I find it odd that the editors of the 1001 Book only selected two films from director Krzysztof Kieslowski’s Three Colors Trilogy (Blue, White, and Red), as they are all connected in their exploration of the ideals of the French Revolution (and the French tricolor flag)--liberty, equality, and fraternity—and have overlapping themes. Of the three films, I prefer Red (1994) because of the story arc and Irene Jacob’s phenomenal performance. That’s not to say that Blue (1993) isn’t good or that Juliette Binoche isn’t compelling as an emotionally withdrawn widow, but the plot is not nearly as interesting as Red’s. And, while I found White (1994) to be the weakest installment of the trilogy, it probably should have made it onto “The List” as a matter of principle, since all of the movies from the Toy Story Trilogy and the Lord of the Rings Trilogy made it even though each of these trilogies had a weak link, too.
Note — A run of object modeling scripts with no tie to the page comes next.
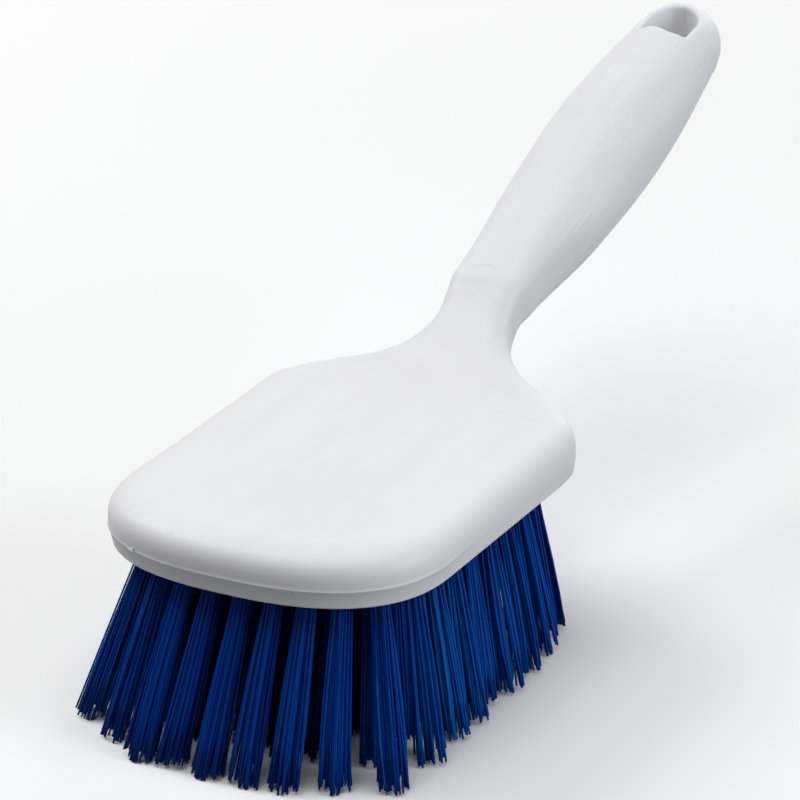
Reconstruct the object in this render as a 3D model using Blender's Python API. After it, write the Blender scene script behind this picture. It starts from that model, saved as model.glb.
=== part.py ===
"""Short-handled scrubbing brush: one moulded body and the rows of bristle tufts set in it.

Metres, +Z up. X runs across the brush, +Y runs from the front of the head to the end of
the grip, and the bristle tips rest on Z = 0. Places along Y are measured from the front of
the head, and the finished brush is moved so that the origin is under its middle.
"""

import math
import random

import bmesh
import bpy
from mathutils import Vector

# Head, the moulded block that holds the tufts
HEAD_WIDTH = 0.0884
HEAD_FRONT_DEPTH = 0.0317
HEAD_SIDE_END = 0.0840
HEAD_BACK = 0.1003
HEAD_THICKNESS = 0.0144
RIM_HEIGHT = 0.0047
TOP_EDGE_HEIGHT = 0.0096
TOP_EDGE_ACROSS = 0.0120
TOP_EDGE_ROUNDNESS = 2.7
CIRCLE_ROUNDNESS = 2.0
UNDER_EDGE_RADIUS = 0.0007
UNDER_DRAFT = 0.0007
FRONT_ROUNDNESS = 2.5

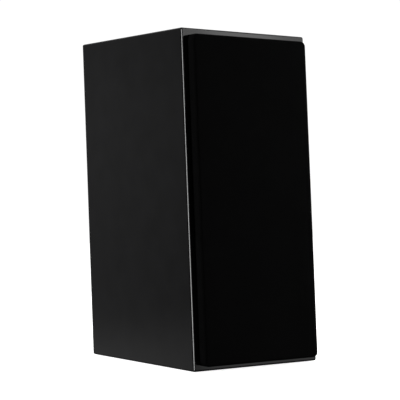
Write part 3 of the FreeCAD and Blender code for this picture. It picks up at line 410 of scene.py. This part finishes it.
def lathe(name, profile, centre, axis, slot_name, segments=128):
    """A closed profile of (radius, offset) in mm turned about the line through centre along "Y" or "Z"."""
    vertices = []
    for radius, offset in profile:
        for i in range(segments):
            a = 2 * math.pi * i / segments
            u, v = radius * MM * math.cos(a), radius * MM * math.sin(a)
            turned = (u, offset * MM, v) if axis == "Y" else (u, v, offset * MM)
            vertices.append(Vector(centre) + Vector(turned))
    return mesh_object(name, vertices, quads(len(profile), segments, closed=True), slot_name)


def offset_line(points, thickness):
    """A closed band: the open line and its copy moved thickness to its left."""
    points = np.array(points, float)
    way = np.gradient(points, axis=0)
    way /= np.linalg.norm(way, axis=1)[:, None]
    moved = points + thickness * np.stack([-way[:, 1], way[:, 0]], axis=1)
    return [tuple(v) for v in points] + [tuple(v) for v in moved[::-1]]


def half_roll(inner, outer, height, base, lip_in, lip_out, count):
    """The line of a half roll that bulges to the front, with flat lips. Offsets grow to the back."""
    middle, radius = (inner + outer) / 2, (outer - inner) / 2
    gap, lip_points, fullness = 0.25, 4, 0.85
    line = [(r, base) for r in np.linspace(lip_in, inner - gap, lip_points)]
    for i in range(count + 1):
        a = math.pi * i / count
        line.append((middle - radius * math.cos(a), base - height * math.sin(a) ** fullness))
    line += [(r, base) for r in np.linspace(outer + gap, lip_out, lip_points)]
    return line


def stretch_between(piece):
    """Bakes the piece's placement into its points. It follows no moving body."""
    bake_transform(piece)


# ------------------------------------------------------------------ stretched grille cloth
CLOTH_THICK = 0.5
CLOTH_IN = 0.08 + CLOTH_THICK / 2  # from the CAD cloth's outer face in to the middle of the sheet
EDGE_ROUND, CORNER_ROUND, BACK_ROUND = 2.5, 5.5, 0.9
HEM, HEM_AT_CORNER = 9.0, 2.6
RAIL, END_RAIL = 11.7, 13.7  # from the cloth's outline in to the frame's windows
BAR_LOW, BAR_HIGH = 184.0, 195.0  # the frame's crossbar
SAG = 0.55
COVER_HALF_W = (CLOTH_HIGH.x - CLOTH_LOW.x) / 2 / MM
COVER_HALF_H = (CLOTH_HIGH.z - CLOTH_LOW.z) / 2 / MM
COVER_MID_Z = (CLOTH_HIGH.z + CLOTH_LOW.z) / 2 / MM
COVER_FRONT, COVER_DEPTH = CLOTH_LOW.y / MM, (CLOTH_HIGH.y - CLOTH_LOW.y) / MM


def outline(step=2.6, corner_points=9):
    """Points round the grille as (x, z, normal x, normal z), symmetric left to right and top to bottom."""
    straight_x, straight_z = COVER_HALF_W - CORNER_ROUND, COVER_HALF_H - CORNER_ROUND
    quarter = []
    for z in np.linspace(0, straight_z, max(2, int(straight_z / step)))[:-1]:
        quarter.append((COVER_HALF_W, z, 1.0, 0.0))
    for a in np.linspace(0, math.pi / 2, corner_points):
        nx, nz = math.cos(a), math.sin(a)
        quarter.append((straight_x + CORNER_ROUND * nx, straight_z + CORNER_ROUND * nz, nx, nz))
    for x in np.linspace(straight_x, 0, max(2, int(straight_x / step)))[1:]:
        quarter.append((x, COVER_HALF_H, 0.0, 1.0))
    left_top = [(-x, z, -nx, nz) for x, z, nx, nz in reversed(quarter[:-1])]
    left_low = [(-x, -z, -nx, -nz) for x, z, nx, nz in quarter[1:]]
    right_low = [(x, -z, nx, -nz) for x, z, nx, nz in reversed(quarter[1:-1])]
    return np.array(quarter + left_top + left_low + right_low)


def ring(edge, inset, depth):
    """The outline moved inwards and back."""
    x, z, nx, nz = edge.T
    return x - inset * nx, np.full_like(x, depth), z - inset * nz


def to_corner(edge):
    """How far each point of the outline is from the nearest corner of its box, in mm."""
    x, z = edge.T[:2]
    return np.hypot(COVER_HALF_W - abs(x), COVER_HALF_H - abs(z))


def sag_at(x, z):
    """How far the cloth hangs back in the frame's two windows, in mm."""
    half_w = COVER_HALF_W - RAIL
    windows = ((CLOTH_LOW.z / MM + END_RAIL, BAR_LOW), (BAR_HIGH, CLOTH_HIGH.z / MM - END_RAIL))
    total = np.zeros_like(x)
    for low, high in windows:
        u, v = np.clip(abs(x) / half_w, 0, 1), np.clip(abs(2 * z - low - high) / (high - low), 0, 1)
        total += SAG * (1 - u**4) * (1 - v**6)
    return total


def front_rings(edge, count=27):
    """From the line down the grille's middle out to where its edge starts to round."""
    x, _, z = ring(edge, EDGE_ROUND, 0.0)
    ridge = COVER_HALF_H - COVER_HALF_W
    ridge_z = np.clip(z, -ridge, ridge)
    rings = []
    for t in np.linspace(1, 0, count):
        ring_x, ring_z = x * (1 - t), z + t * (ridge_z - z)
        rings.append((ring_x, CLOTH_IN + sag_at(ring_x, ring_z + COVER_MID_Z), ring_z))
    return rings


def edge_rings(edge, count=7):
    """Round the front edge."""
    arc = EDGE_ROUND - CLOTH_IN
    angles = np.linspace(0, math.pi / 2, count + 1)[1:]
    return [ring(edge, EDGE_ROUND - arc * math.sin(a), EDGE_ROUND - arc * math.cos(a)) for a in angles]


def side_rings(edge, count=6):
    """Back along the sides, with faint pleats that grow towards the back at the corners."""
    corner = np.clip(1 - to_corner(edge) / 17.0, 0, 1)
    pleat = np.maximum(0.10 * np.sin(np.arange(len(edge)) * 2.1) * corner, -0.05)
    depths = np.linspace(EDGE_ROUND, COVER_DEPTH - BACK_ROUND, count + 1)[1:]
    return [ring(edge, CLOTH_IN + pleat * (d - EDGE_ROUND) / COVER_DEPTH, d) for d in depths]


def back_rings(edge, count=4):
    """Round the back edge."""
    arc, start = BACK_ROUND - CLOTH_IN, COVER_DEPTH - BACK_ROUND
    angles = np.linspace(0, math.pi / 2, count + 1)[1:]
    return [ring(edge, BACK_ROUND - arc * math.cos(a), start + arc * math.sin(a)) for a in angles]


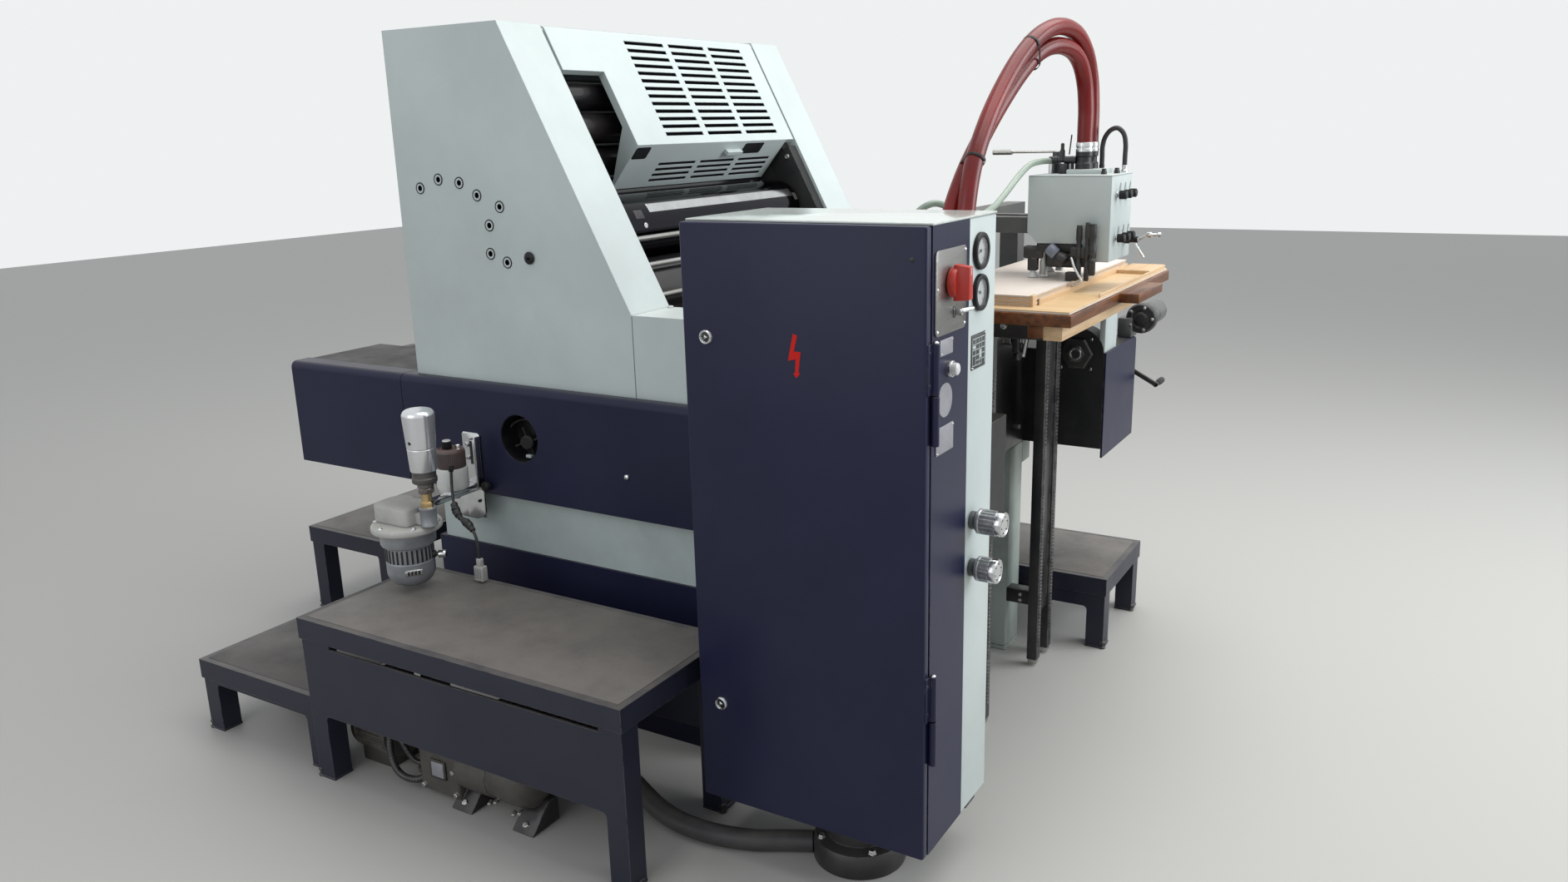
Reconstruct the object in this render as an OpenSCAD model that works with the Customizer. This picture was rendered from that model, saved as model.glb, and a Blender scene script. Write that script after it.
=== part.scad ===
// Single-colour sheet-fed offset printing press with its control cabinet, feeder and steps.
// X runs along the press from the delivery (-) to the feeder (+), -Y is the cabinet side, Z is up.
// The origin is on the floor, under the plinth of the printing unit.

/* [Upper covers] */
// Width over the two upper side covers
press_w = 1220; // [1160:10:1300]
// Thickness of each upper side cover, across the press
cover_t = 145; // [110:5:170]
// Delivery-side edge of the upper covers
cover_x0 = -400; // [-450:5:-380]
// Height of the top of the upper covers
cover_top = 1690; // [1660:5:1750]
// Where the sloping face starts at the top
slope_x0 = -28; // [-40:2:0]
// Where the sloping face ends
slope_x1 = 310; // [300:2:330]
// Height at which the sloping face ends
slope_z1 = 1041; // [1030:1:1060]
// Length of the low extension covers behind the sloping face
ext_l = 380; // [300:10:400]
// Gap at the seam between two covers
seam = 2; // [1:0.5:4]
// Thickness of the sheet covers at the top and the delivery side
sheet_t = 15; // [10:1:20]
// Radius of the peepholes in the near cover
peep_r = 7; // [5:0.5:9]
// Depth of the peepholes
peep_d = 30; // [10:5:60]

/* [Base] */
// Height of the top of the base covers
base_top = 850; // [840:5:870]
// Height of the bottom of the base covers
base_bot = 566; // [540:2:590]
// How far the base covers stand out past the upper covers
base_out = 30; // [20:2:40]
// Thickness of the base covers
base_t = 60; // [40:5:80]
// Rounding of the top edge of the base covers
base_r = 18; // [8:2:26]
// Delivery end of the base covers
base_x0 = -870; // [-900:10:-850]
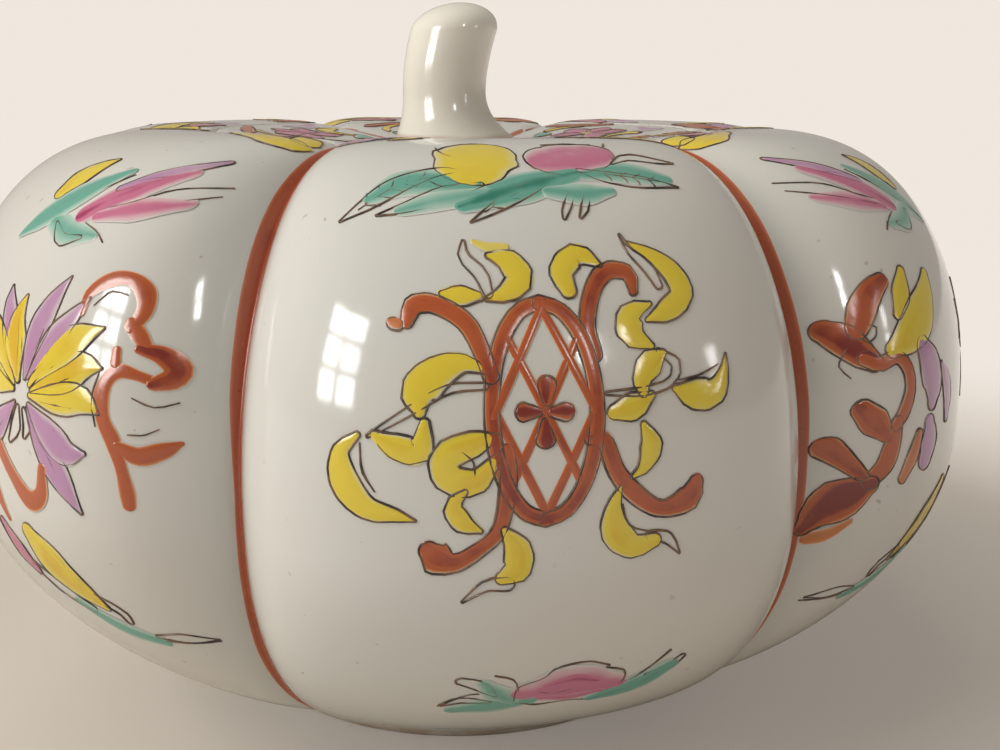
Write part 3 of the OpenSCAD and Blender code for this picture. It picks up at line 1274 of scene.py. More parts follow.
def ribbons() -> Motif:
    """Yellow ribbons that flutter round the medallion, with bare undersides."""
    yellow, bare = Pigment.YELLOW, Pigment.BARE
    left = Motif([
        Mark(yellow, [(-8.4, 37.2, 0.4), (-7, 36.6, 0.7), (-5, 36.6, 0.5)], False, 0.2, 0.4),
        Mark(bare, [(-9.5, 37.5, 0.2), (-9.6, 35.6, 0.6), (-7.9, 33.4, 0.8), (-7.2, 31, 0.5)]),
        Mark(yellow, [(-6.8, 35.4, 0.4), (-4.8, 34.8, 1.5), (-3.6, 32.6, 1.6), (-5.2, 30.9, 1.1),
                      (-7.4, 30.2, 0.3)]),
        Mark(yellow, [(-12.6, 31, 0.4), (-10.7, 30.8, 1.3), (-8.5, 30.7, 0.5)]),
        Mark(yellow, [(-8, 22.3, 0.3), (-10.6, 23.2, 1.1), (-13.4, 22.2, 1.9), (-15.6, 20, 2.0),
                      (-15.6, 17.8, 0.7)]),
        Mark(bare, [(-8.4, 20.6, 0.4), (-12.5, 20.2, 0.5), (-17, 17.7, 0.5), (-21.5, 15, 0.2)]),
        Mark(yellow, [(-21, 15.2, 0.3), (-18.6, 13.8, 1.4), (-15.8, 13.4, 1.5), (-15.1, 16.4, 0.5)]),
        Mark(yellow, [(-22.8, 15, 0.4), (-24.8, 13, 1.1), (-24.4, 9.6, 1.8), (-22, 6.8, 1.4),
                      (-18.6, 6, 0.8), (-16.4, 5.4, 0.1)]),
        Drawn([(-22.4, 14.2, 0.2), (-22.2, 11, 0.6), (-20.8, 8.6, 0.3)]),
        Mark(yellow, [(-7, 15, 0.4), (-9.6, 14.2, 1.5), (-12.6, 12.8, 1.7), (-12.4, 10.4, 1.6),
                      (-9.4, 10, 1.5), (-7.2, 12.4, 0.6)]),
        Drawn([(-11.6, 13.8, 0.2), (-9.8, 12.2, 0.4), (-9.6, 10, 0.2)]),
        Mark(yellow, [(-10.6, 9, 0.3), (-12, 7.4, 1.0), (-11, 5.4, 1.2), (-9, 4.4, 0.3)]),
        Mark(yellow, [(-6.4, 4.2, 0.4), (-4.9, 1.8, 1.6), (-5, -0.6, 1.7), (-6.6, -1.6, 0.8)]),
        Mark(bare, [(-6, -2.2, 0.9), (-8.4, -2.4, 0.7), (-11, -4.4, 0.15)]),
    ])
    right = Motif([
        Mark(yellow, [(5.7, 34.2, 0.3), (3.2, 35.6, 1.4), (1.2, 33.6, 1.5), (1.8, 31.2, 0.9)]),
        Mark(bare, [(8.4, 37.8, 0.1), (9.4, 35.6, 0.4), (11.2, 33.6, 0.7), (12.4, 31.2, 0.5)]),
        Mark(yellow, [(9.2, 36.8, 0.2), (12.2, 35, 0.9), (14.6, 32.6, 1.4), (15.4, 30, 1.5),
                      (13.2, 28.2, 1.3), (10.8, 27.3, 0.3)]),
        Mark(yellow, [(11.2, 29, 0.3), (8.8, 28, 1.4), (8.8, 25.6, 1.5), (11, 24.2, 0.4)]),
        Mark(yellow, [(12.4, 23.4, 0.4), (10.9, 22.4, 1.6), (9.7, 20.6, 1.2), (9.8, 19, 0.5)]),
        Mark(bare, [(11.9, 23.6, 0.3), (14, 22, 0.6), (13.2, 20, 0.5), (10, 19.2, 0.5),
                    (5.5, 19.2, 0.2)]),
        Mark(yellow, [(13.6, 19.2, 0.4), (16, 18.4, 1.8), (18.8, 18.4, 1.7), (20.2, 20.6, 0.7),
                      (20.6, 22.6, 0.1)]),
        Drawn([(14.2, 20.2, 0.2), (17, 20.6, 0.5), (19.6, 21.6, 0.2)]),
        Mark(yellow, [(6.2, 17, 0.9), (8.5, 17.5, 1.6), (10.6, 18.6, 0.5)]),
        Mark(yellow, [(9.7, 15.4, 0.4), (10.6, 13, 1.3), (9.7, 10.6, 0.8), (8.2, 9.5, 0.2)]),
        Mark(yellow, [(7, 8.6, 0.2), (6.2, 6.2, 1.0), (6.5, 3.4, 1.7), (8.6, 1.4, 1.5),
                      (11.2, 1.8, 0.9)]),
        Drawn([(7.2, 6.6, 0.2), (8, 4, 0.5), (10.4, 3, 0.4)]),
        Mark(bare, [(10.4, 2.6, 0.5), (12.6, 2, 0.7), (14.3, -0.1, 0.1)]),
    ])
    return left + right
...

Three Colors: Blue (1993), the first entry in the trilogy, was Kieslowski’s analysis of the meaning of emotional liberty. Binoche plays Julie, a Parisian woman who wakes up from a car accident to learn that both her husband and daughter were killed in the crash. The only way that she can deal with her sudden loss is to completely shut down emotionally. To accomplish this, she decides to shed any “baggage” that reminds her of her prior existence, and so she gets rid of everything except a blue-beaded chandelier that was in her daughter’s room. She then moves into a half-furnished and half-finished apartment without telling anyone where she’s gone off to. However, try as she might, she is haunted by a musical score that her husband was supposedly writing for the impending unification of Europe under the EU which she believes she’s destroyed. I say supposedly because Kieslowski’s script seems to imply that Julie is actually the composer but he never explicitly says this. Anyway, when this pesky incomplete score isn’t overwhelming Julie’s solitary moments in the swimming pool or at a café, it causes people like Olivier (Benoit Regent), who is asked by the EU Council to finish the score, to seek her out for guidance or to guilt her into helping. In the end, Julie must decide between isolation from or unification with other people.
Stylistically, Blue is a French art film with good acting and excellent music. Kieslowski and his cinematographer, Slawomir Idziak, make numerous visual allusions to the movie’s title by somewhat overwhelming us with various shades of blue. Forget that key objects, like the chandelier and the ink used to write the score, are blue, the most striking use of the color documents Julie’s emotional state. For example, there are several scenes of her swimming alone in an indoor swimming pool that are lensed with blue filters and lighting that are aesthetically unique and pleasing, but that also convey an overwhelming atmosphere of isolation and despair. And, strangely, Kieslowski and Idziak have forever changed my visual interpretation of the color blue by making it an ominous, unrelenting terrorist of the psyche, as anytime Julie thinks of the musical score her mind drowns in a powerful shade of blue.
Of course, Kieslowski and Idziak’s aggressive use of the color blue is heightened by Zbigniew Preisner’s dramatic musical score, which sounds quite antagonistic up until it is finally completed. This, of course, is quite clever, because the score itself becomes a character and serves as Julie’s adversary. As Julie’s isolation grows so does the intensity of the music. It is not until the ending, and what appears to be Julie’s need to be connected to something, that the tone of the score changes. Still, the chorus of the finale, taken from 1 Corinthians 13, sounds a little more haunting than what St. Paul probably had in mind when he wrote about the power of love.
Binoche, for her part, is definitely haunting as a woman who refuses to grieve for those she’s lost. Maybe that’s why the score doesn’t sound very sentimental, because Julie is incapable of mawkishness. Still, I wonder if Binoche ever got tired of playing such a tightly wound woman. Plus, her matter of fact conversations with friends and loved ones, most notably the one with her Alzheimer-stricken mother (Emmanuelle Riva), required her to sound quite callous and unfeeling. It was probably just as emotionally draining for her to play the part as it was for the audience to watch it—if only the story had been more engrossing and less ambiguous.
Overall, Blue is an interesting film to watch because of its cinematic elements, but the story lurks in the realm of ambiguity and drags at certain points. Perhaps if Kieslowski had cut the entire Charlotte Very as a sex worker/exotic dancer element out of the movie things would have moved along at a brisker pace.